Jumat, 02 Januari 2015

Mo

Mo, aku dengar kabar dari Sri, sekarang kamu tak lagi bersamanya, benarkah itu, Mo? Kalau benar, aku sangat bersyukur atas perpisahanmu. Bukannya, aku sedang tertawa di atas penderitaanmu. Tapi kau tau sendirilah, bagaimana kejamnya perlakuan Sri terhadapmu. Aku sampai nggak tega, Mo, lihatnya. Sumprit, deh.

Sri Saat Mau Ultah



Sri itu memang baik, Mo. Dia tidak sombong, rajin menabung dan yang lebih hebat lagi dia sangat terkenal di jejaringan sosial maupun aliansi buruh migran Indonesia di Hongkong. Beberapa bulan lalu, sebelum dia memutuskan untuk hengkang dalam dunia perkungyanan di sini, aku sempat melihat serta bertatap muka dengan wajah Sri yang bunder seser itu, Mo. Dia jadi MC di perayaan Idul Fitri di kampung Jawa, Victory. Dengar suara si Sri nge-Mc sambil nyanyi-nyanyi membuat bulu romaku berdiri.
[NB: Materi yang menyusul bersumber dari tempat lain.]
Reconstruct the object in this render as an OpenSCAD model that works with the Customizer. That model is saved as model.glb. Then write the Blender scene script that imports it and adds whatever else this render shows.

MasyaAllah, Mo, suaranya itu lho mendayu-dayu bak artis Malaysia yang menyanyikan lagu rindu. Pantas saja kau sampai jatuh bangun bin termehek-mehek sama dia. Oh, iya, Sri juga sempat memberiku selembar sertifikat gegara aku menang kuis yang diadakan olehnya di Forum BMI loh, Mo. Tapi, sayangnya sertifikat itu bukan sertifikat rumah atau sertifikat tanah, kalau iya sih betapa pemurahnya dia pada kaum wanita ya, Mo. Ini cerita baiknya si Sri, Mo. Sewaktu dia mengadu nasib di sini. Tapi kok kenapa sama kamu justeru si Sri ini bencinya setengah mati sih, Mo? Apa yang telah kamu lakukan padanya, hah? Apa kau telah melukai hatinya hingga si Sri patah hati. Atau jangan-jangan kau telah mendua lagi? Huwala, Mo... Mo...  kejam sekali kau ini, selalu bergonta-ganti hati. Loncat ke sana, loncat ke sini. Sudah macam pocong kali kau. Pantas saja, Simboknya Sri selalu koar-koar kalau kamu itu wes dikek i ati sih ngrogoh rempelo (dikasih hati minta ampela). Eh, aku kok jadi berpikiran negatif ya, Mo, sol kamu. Padahal kan islam melarang umatnya untuk berzhu'uzon ria. Bisa digampar malaikat aku. Maaf ye, Mo.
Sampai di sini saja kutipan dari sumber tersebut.